PM_OPS provides target PM subsystem specific mthods to prepare, enter and finish supsend.

For example, the ACPI PM subsystem uses the following method, in drivers/acpi/sleep/main.c

static struct pm_ops acpi_pm_ops = {
        .prepare        = acpi_pm_prepare,
        .enter          = acpi_pm_enter,
        .finish         = acpi_pm_finish,
};


- prepare()
 prepare() perform a target PM susbsystem specific prepareation before suspend.
 prepare() usually checks the state to be entered. prepare() has to return 
 non-zero value, if operation was failed.
- enter()
 enter() provide a target PM susbsystem specific method to suspend. 
 For example, acpi_pm_enter() calls ACPI bios serivce.
 Platform will stop/sleep in enter().  enter() has to return non-zero value,
 if operation was failed.
- finish()
 finish() perform a PM susbsystem specific post-processing after platform 
 comes back or prepare() failed. finish() has to return non-zero value,
 if operation was failed.

Resources

- I found the following paper while I was researching this information, however
  it is a little old and seems to be out of date.
  - Linux Kernel Power Management - Patrick Mochel, Open Source Development Labs

Questions

- What are the function in pm_ops for?
  • PM_OPS provides target PM subsystem specific mthods to prepare, enter and finish supsend.
- What is relationship between LDM and kobjects?
  • The "Kobject" is an abstruction of hierarchical structured instance in the kernel.
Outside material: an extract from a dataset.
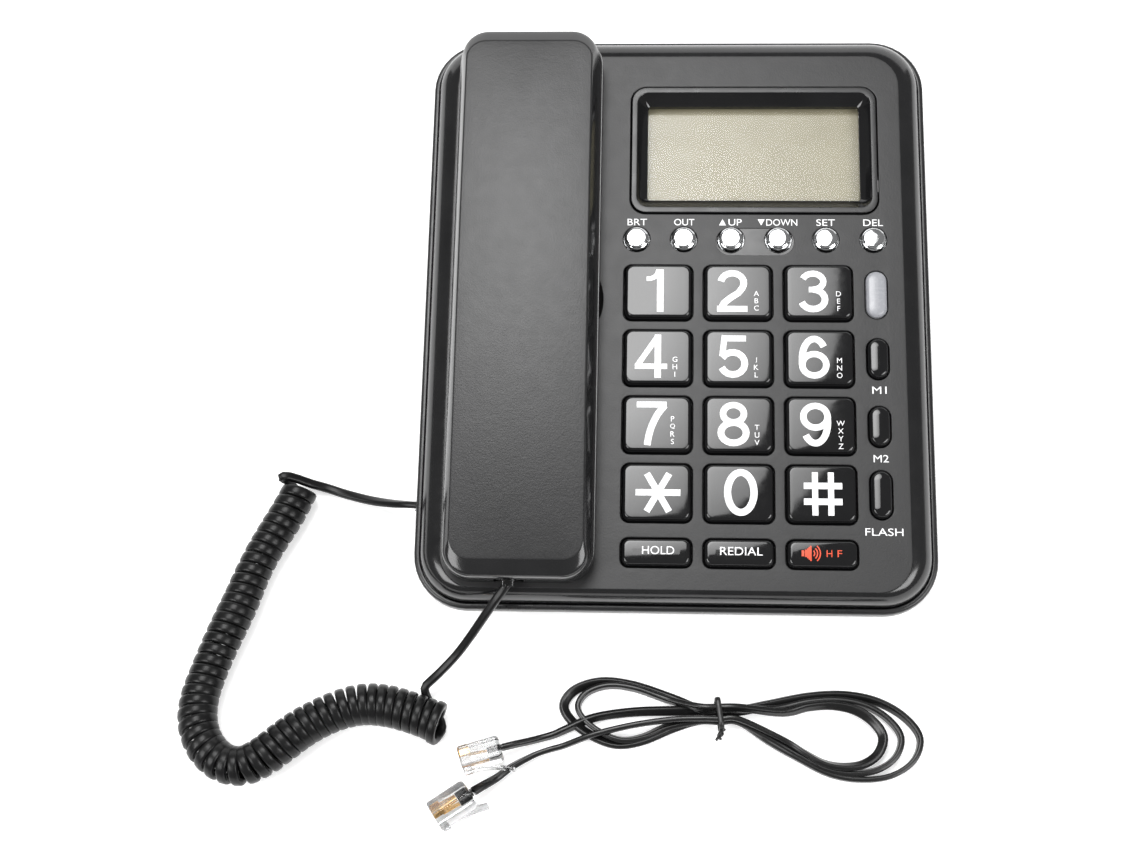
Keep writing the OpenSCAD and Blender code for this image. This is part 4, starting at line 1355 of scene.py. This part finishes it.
def handset_ring(mesh, values):
    """Ring round the handset with values as in HANDSET_PROFILE."""
    side, end, radius, level = values
    loop = rounded_loop(HANDSET_WIDTH - 2 * side, HANDSET_LENGTH - 2 * end, radius,
                        (HANDSET.x, HANDSET.y), 10, 16)
    return add_ring(mesh, loop, level)


def crown(x, y):
    """Level of the handset's back before it is arched."""
    across = (x - HANDSET.x) / (HANDSET_WIDTH / 2 - BACK_EDGE[0])
    along = (y - HANDSET.y) / (HANDSET_LENGTH / 2 - BACK_EDGE[1])
    return BACK_LEVEL + CROWN * (1 - across ** 2) * (1 - along ** 6)


def handset_shell():
    """Outer shell: gloss sides that round over to a grained, slightly crowned back."""
    mesh = bmesh.new()
    inner = [handset_ring(mesh, (2.2, 2.0, 7.0, 8.4)), handset_ring(mesh, (0.9, 0.6, 8.6, 8.1))]
    sides = [handset_ring(mesh, values) for values in smooth_route(HANDSET_PROFILE, 2)]
    loft(mesh, inner + sides, 1)
    back = []
    for step in range(BACK_STEPS + 1):
        share = step / BACK_STEPS
        back.append(handset_ring(mesh, (BACK_EDGE[0] + 19.45 * share, BACK_EDGE[1] + 20 * share,
                                        5.8 - 5.77 * share, crown)))
    loft(mesh, [sides[-1]] + back, 0)
    bmesh.ops.remove_doubles(mesh, verts=back[-1], dist=0.2)
    for vertex in mesh.verts:
        share = max(0.0, (vertex.co.z - 12) / 6)
        along = (vertex.co.y - HANDSET.y - ARCH_TOP) / (HANDSET_LENGTH / 2)
        vertex.co.z += share * (ARCH_RISE - ARCH * along ** 2)
    under = handset_ring(mesh, (2.4, 2.4, 6.8, 13.0))
    loft(mesh, [inner[0], under], 1, cap_end=True)
    shell = finish_piece("handset_back", mesh, "handset",
                         [HANDSET_PLASTIC, HANDSET_EDGE])
    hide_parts("handset_outer_shell")


handset_shell()

# ---- CAD nodes that stay as they are ----


def dress(node, material, bevel):
    """Gives a CAD node its material, clean faces and small rounded edges."""
    piece = NODES[node]
    piece.data.materials.clear()
    piece.data.materials.append(material)
    weld = piece.modifiers.new("Weld", "WELD")
    weld.merge_threshold = 0.00001
    if bevel:
        flatten = piece.modifiers.new("Flatten", "DECIMATE")
        flatten.decimate_type = "DISSOLVE"
        flatten.angle_limit = math.radians(3)
        edge = piece.modifiers.new("Edges", "BEVEL")
        edge.width = bevel * MM
        edge.segments = 3
        edge.limit_method = "ANGLE"
        edge.angle_limit = math.radians(35)
        edge.harden_normals = True
    even = piece.modifiers.new("Even normals", "WEIGHTED_NORMAL")
    even.keep_sharp = True


# Node, material and bevel in millimetres
CAD_LOOKS = [("display_window", WINDOW_CLEAR, 0), ("lcd_panel", LCD_PANEL, 0), ("main_board", BOARD_GREEN, 0),
             ("keypad_board", BOARD_GREEN, 0), ("keypad_membrane", MEMBRANE, 0),
             ("hook_switch", INNER_PLASTIC, 0.4), ("handset_jack", INNER_PLASTIC, 0.2),
             ("line_jack", INNER_PLASTIC, 0.2), ("loudspeaker", SPEAKER_METAL, 0), ("feet", FOOT_RUBBER, 0.5),
             ("case_screws", STEEL, 0.3), ("batteries", CELL_WRAP, 0.3), ("battery_contacts", STEEL, 0.1),
             ("battery_door", RIM_PLASTIC, 0.25), ("handset_inner_shell", SHOULDER_PLASTIC, 0.6),
             ("earpiece", SPEAKER_METAL, 0), ("microphone", STEEL, 0), ("handset_weight", STEEL, 0.3),
             ("handset_screws", STEEL, 0.2), ("handset_socket", INNER_PLASTIC, 0)]
for look in CAD_LOOKS:
    dress(*look)


def socket_wires():
    """Four sprung gold wires that slope across the mouth of the line socket."""
    low, high = box_mm("line_jack")
    mesh = bmesh.new()
    for i in range(4):
        x = (low.x + high.x) / 2 + (i - 1.5) * 1.1
        wire = [Vector((x, high.y - 1.2, low.z + 3.0)), Vector((x, high.y - 3.0, low.z + 3.2)),
                Vector((x, low.y + 3.0, low.z + 7.2)), Vector((x, low.y + 2.2, low.z + 7.2))]
        sweep(mesh, wire, [Vector((1, 0, 0))] * 4, arc((0, 0), (0.25, 0.25), 0, 300, 5))
    finish_piece("line_socket_wires", mesh, "base", [GOLD], TABLE, 60)


socket_wires()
Each object has own name and refrence count, may have children and a parent, can be put into hierarchical tree and removed from it. "Kset" represents a set of "Kobject". Sys Fs is designed to provide methods to acccess "Kobject".In other word, from user space, program can communicate each object thorugh Sys Fs name sapce. LDM utilizes ""Kobject"" to maintain appearance of devices.